The reset() function is called at the beginning of each episode. It is used to initialize the environment and prepare it for training. The function returns the initial observation of the environment.

def reset(self):
    # Reset the simulation
    self.simulationResetPhysics()
    self.simulationReset()
    super().step(self.__timestep)

The robot has 2 motors and 3 IR sensors. The inital velocity of each motor is set to 0 and the sensors are enabled to provide output at every simulation time step.

# Motors
self.__wheels = []
for name in ['left wheel motor', 'right wheel motor']:
    wheel = self.getDevice(name)
    wheel.setPosition(float('inf'))
    wheel.setVelocity(0.0)
    self.__wheels.append(wheel)

# Sensors

self.__ground_sensors = []
for name in ['gs0', 'gs1', 'gs2']:
    ground_sensor = self.getDevice(name)
    ground_sensor.enable(self.__timestep)
    self.__ground_sensors.append(ground_sensor)

Step()

The step() function is called at each time step of the simulation. It is used to update the environment based on the agent's actions and return the new observation, reward, and done flag.

The action sampled is used to set the velocity of the motors. The velocity of the motors is set to a percentage of the maximum velocity of the robot. The percentage is calculated by multiplying the action sampled by the maximum velocity of the robot.

self.__wheels[0].setVelocity(action[0] * self.max_speed)
self.__wheels[1].setVelocity(action[1] * self.max_speed)

The observations from the IR sensors are then recieved and added to the state.

self.state = np.array([self.__ground_sensors[0].getValue(), self.__ground_sensors[1].getValue(), self.__ground_sensors[2].getValue()])

The basic reward function is as follows:

If the middle sensor of the robot is on the line , it gets a reward of 0 otherwise -2. The terminal state is reached when the robot is out of the line entirely.

if self.state[2] > self.sensor_threshold:
    reward = -2
else:
    reward = 0

if self.state[0] > 900 and self.state[2] > 900:
    reward = 0
    done = True

Training

The training is done using the stable-baselines3 library. The PPO algorithm is used to train the agent.

Proximal Policy Optimization

Proximal Policy Optimization (PPO) is a cutting-edge reinforcement learning algorithm known for its robustness, stability, and efficient use of computational resources. PPO belongs to the class of actor-critic methods, which combine value estimation (the critic) and policy improvement (the actor) to train agents in environments where actions influence both immediate rewards and future states.

Key Characteristics of PPO

• Policy Optimization: PPO directly optimizes the policy function, which is a neural network that maps observations to actions. This policy network is responsible for determining the agent's behavior in the environment.

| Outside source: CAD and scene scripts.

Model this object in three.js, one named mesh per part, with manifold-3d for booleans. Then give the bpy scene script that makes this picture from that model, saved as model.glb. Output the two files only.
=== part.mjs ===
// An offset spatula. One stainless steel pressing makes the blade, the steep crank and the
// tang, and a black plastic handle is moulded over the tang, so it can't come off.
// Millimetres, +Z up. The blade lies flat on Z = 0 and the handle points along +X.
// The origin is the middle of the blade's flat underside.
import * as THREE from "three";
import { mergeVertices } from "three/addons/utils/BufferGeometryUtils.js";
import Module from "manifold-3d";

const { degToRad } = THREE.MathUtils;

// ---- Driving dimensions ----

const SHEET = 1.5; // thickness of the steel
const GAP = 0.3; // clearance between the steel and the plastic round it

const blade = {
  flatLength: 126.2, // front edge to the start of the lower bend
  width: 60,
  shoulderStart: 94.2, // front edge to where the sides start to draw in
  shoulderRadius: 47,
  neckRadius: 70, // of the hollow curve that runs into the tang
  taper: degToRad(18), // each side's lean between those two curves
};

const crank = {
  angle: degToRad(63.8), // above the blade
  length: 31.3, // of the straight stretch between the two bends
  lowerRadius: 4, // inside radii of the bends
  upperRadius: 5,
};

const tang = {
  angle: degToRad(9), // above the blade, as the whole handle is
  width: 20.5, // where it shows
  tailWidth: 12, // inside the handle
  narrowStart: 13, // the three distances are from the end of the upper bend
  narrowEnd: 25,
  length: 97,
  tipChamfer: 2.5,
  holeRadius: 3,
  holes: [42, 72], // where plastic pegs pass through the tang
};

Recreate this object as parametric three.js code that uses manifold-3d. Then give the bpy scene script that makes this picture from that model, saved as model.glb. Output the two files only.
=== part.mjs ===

• Stability and Trust Region: PPO is designed to ensure that policy updates are performed within a "trust region" to prevent overly large policy changes. This constraint helps maintain stability during training and prevents catastrophic policy collapses.

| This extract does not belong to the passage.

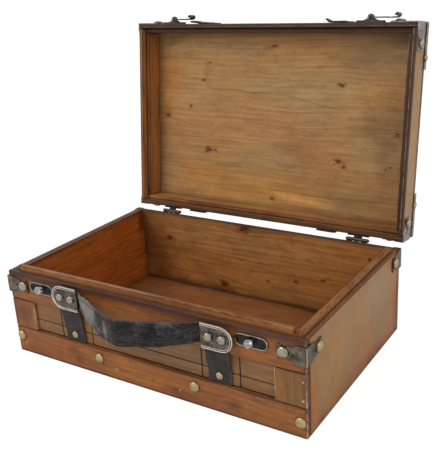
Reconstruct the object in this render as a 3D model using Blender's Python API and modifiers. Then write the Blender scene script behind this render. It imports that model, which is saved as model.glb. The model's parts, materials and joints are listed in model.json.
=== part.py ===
"""A vintage wooden suitcase box, standing with its lid open.

Metres, +Z up, the front faces -Y. The origin is the centre of the underside.
The lid and its latch hooks are drawn as they lie on the closed box, and are then
turned open about the hinge axis at the back.
"""

import math

import bmesh
import bpy
from mathutils import Matrix, Vector

# Case
CASE_WIDTH = 0.380
CASE_DEPTH = 0.244
BASE_HEIGHT = 0.104
LID_HEIGHT = 0.0365
LID_OPEN_ANGLE = math.radians(97.3)
SEAT_GAP = 0.0003
CUT_OVERRUN = 0.002
EDGE_ROUND = 0.0012
INNER_ROUND = 0.0006

# Base boards
FRONT_FRAME_THICKNESS = 0.006
SIDE_WALL_THICKNESS = 0.006
BACK_WALL_THICKNESS = 0.006
BASE_LINER_THICKNESS = 0.0050
FLOOR_THICKNESS = 0.004
LIP_HEIGHT = 0.0058
LIP_NOTCH = 0.0045
LIP_BACK_NOTCH = 0.012
TOP_RAIL_WIDTH = 0.034
BOTTOM_RAIL_WIDTH = 0.033
LEFT_STILE_WIDTH = 0.0335
RIGHT_STILE_WIDTH = 0.034
FRONT_PANEL_THICKNESS = 0.0022
FRONT_PANEL_RECESS = 0.0035
PANEL_GROOVE_WIDTH = 0.0018
PANEL_GROOVE_RISE = 0.0143
PANEL_INNER_GROOVE_INSET = 0.1175
PANEL_OUTER_GROOVE_INSET = 0.073

# Lid boards
LID_WALL_THICKNESS = 0.0055
LID_LINER_THICKNESS = 0.0053
LID_PANEL_THICKNESS = 0.0057
LID_LINER_RECESS = 0.0075

# Hinges
HINGE_INSET = 0.054
HINGE_SETBACK = 0.0055
HINGE_WIDTH = 0.0265
HINGE_LEAF_HEIGHT = 0.015
HINGE_LEAF_THICKNESS = 0.0012
HINGE_LEAF_DROP = 0.001
KNUCKLE_RADIUS = 0.0022
KNUCKLE_LENGTH = 0.0075
HINGE_WEB_SHARE = 0.9
KNUCKLE_BORE_RADIUS = 0.0013
PIN_RADIUS = 0.00105
PIN_HEAD_RADIUS = 0.0018
PIN_HEAD_LENGTH = 0.0008
STOP_INSET_SHARE = 0.25
STOP_THICKNESS = 0.0014
STOP_ANGLE = math.radians(28)
LEAF_NAIL_RADIUS = 0.0018
LEAF_NAIL_HEIGHT = 0.0008
LEAF_NAIL_PLACES_SHARES = ((-0.32, -0.68), (0.0, -0.42), (0.32, -0.68))

# Corner brackets, around the base and around the lid's rim
BRACKET_THICKNESS = 0.0012
BRACKET_FRONT_LEG = 0.0306
BRACKET_BACK_LEG = 0.0265
BRACKET_BASE_FRONT_HEIGHT = 0.0196
BRACKET_BASE_FRONT_DROP = 0.0159
BRACKET_BASE_BACK_HEIGHT = 0.0230
BRACKET_BASE_BACK_DROP = 0.0118
BRACKET_LID_HEIGHT = 0.0240
BRACKET_LID_CENTRE = 0.0133
BRACKET_LEG_SHARES = (0.25, 0.55, 0.75, 0.93)
BRACKET_NAIL_INSET = 0.0075
BRACKET_HOLE_SHARE = 0.42
BRACKET_HOLE_RADIUS = 0.0011
BRACKET_WAIST_SHARE = 0.62
BRACKET_FLARE_SHARE = 0.82
NAIL_RADIUS = 0.0061
NAIL_HEIGHT = 0.0030
NAIL_SINK = 0.0003

# Caps on the lid's top corners
CAP_LEG = 0.051
CAP_ARM_WIDTH = 0.015
CAP_SKIRT = 0.0055
CAP_THICKNESS = 0.0010
CAP_NAIL_PLACE = 0.0375
CAP_NAIL_RADIUS = 0.0044
CAP_NAIL_HEIGHT = 0.0022
CAP_NAIL_DROP = 0.0035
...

• Proximal Objective: PPO uses a proximal objective function, which quantifies the change in the policy's behavior concerning the previous policy. This objective encourages small, controlled policy updates.

• Clipped Surrogate Objective: To stay within the trust region, PPO employs a clipped surrogate objective. This objective is a combination of two terms: a surrogate policy improvement term and a clipped version of it. This mechanism enforces a limit on how much the policy can change, enhancing stability.

How it works

1. Data Collection: The agent interacts with the environment to collect a batch of experiences, consisting of observations, actions, rewards, and next-state observations.

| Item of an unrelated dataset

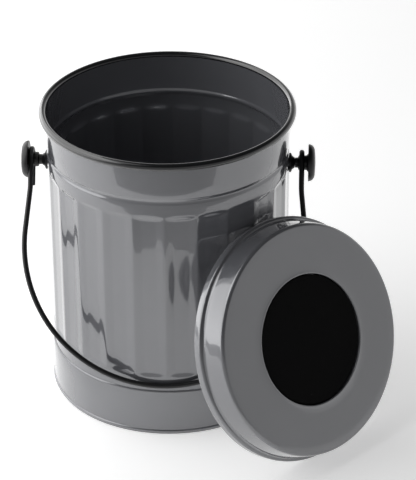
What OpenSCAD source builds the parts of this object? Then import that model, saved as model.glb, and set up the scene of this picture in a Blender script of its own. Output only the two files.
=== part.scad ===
// Countertop compost caddy: a fluted steel pail with a wire bail and a loose plug lid
// that leans against it. Origin on the table at the pail's axis, +Z up, the bail's
// posts along X, the front towards -Y. Millimetres.

/* [Pail] */
// outer radius of the straight wall
wall_r = 97.5; // [80:0.5:120]
// thickness of the painted steel sheet
sheet = 0.8; // [0.5:0.1:1.2]
// height of the centre of the rolled rim
rim_z = 246; // [180:1:300]
// radius of the circle along the rolled rim's centre
rim_r = 99.6; // [95:0.1:105]
// radius of the rolled rim's tube
rim_tube = 3; // [2:0.1:5]
// height of the groove under the upper band
groove_z = 213.8; // [180:0.1:230]
// depth of the groove under the upper band
groove_depth = 1; // [0.5:0.1:1.5]

/* [Flutes] */
// number of flutes round the wall
flutes = 24; // [12:1:36]
// depth of a flute in its middle
flute_depth = 1.35; // [0.6:0.05:2]
// width of the ridge between two flutes
ridge_deg = 0.8; // [0.4:0.1:2]
// width of a flute's flat bottom
flat_deg = 7; // [4:0.5:10]
// turn of the ridges from the posts' line
flute_turn = 1.2; // [-3:0.1:3]
// height of a flute's lower tip
flute_low = 54; // [45:1:80]
// height of a flute's upper tip
flute_high = 201; // [150:1:205]
// radius of the curve that runs a flute out at its tips
runout_r = 12; // [6:1:30]

/* [Base pan] */
// outer radius of the plain band round the foot
band_r = 98.4; // [96:0.1:105]
// height of the band
band_h = 41.5; // [20:0.5:60]
// height of the raised floor over the table
floor_z = 4; // [2:0.5:10]

/* [Bail posts] */
// height of the posts' axis
post_z = 198.9; // [150:0.1:230]
// radius of the round neck
neck_r = 4.1; // [3:0.1:6]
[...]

2. Policy Evaluation: The collected data is used to estimate the advantages of the actions taken. This involves computing the expected return (cumulative rewards) for each state-action pair and subtracting a value estimate of the state's worth (the critic's role).

3. Policy Update: PPO calculates the surrogate objective, which measures how much the new policy improves compared to the old policy while staying within the trust region. This optimization step seeks to maximize this surrogate objective.

4. Clipping: The surrogate objective is clipped to ensure that the policy update remains within a certain threshold. This step enforces a limit on how much the policy can change between iterations.

5. Repeat: Steps 1-4 are repeated iteratively, with the policy continually improving over time. PPO iteratively collects new data, evaluates the policy, and updates it while ensuring stability through trust region constraints.

Results

The agent manages to learn to follow the line, however it moves in a very jerky manner. This is because the reward function is not designed to encourage smooth actions. The agent is only rewarded for staying on the line and penalized for going off the line. This results in the agent making very jerky movements to stay on the line.

Improvements

• I added a penalty for the change in velocity of the motors as well as a time penalty. However this turned out to be counter productive as the agent would refused to make the turn.

• The terminal state was initially the point where the agent goes off the line. This turned out to be too sudden and did not allow the agent to explore the environment enough to get enough information to learn efficiently. I changed the terminal state to a maximum episode duration of 500 steps.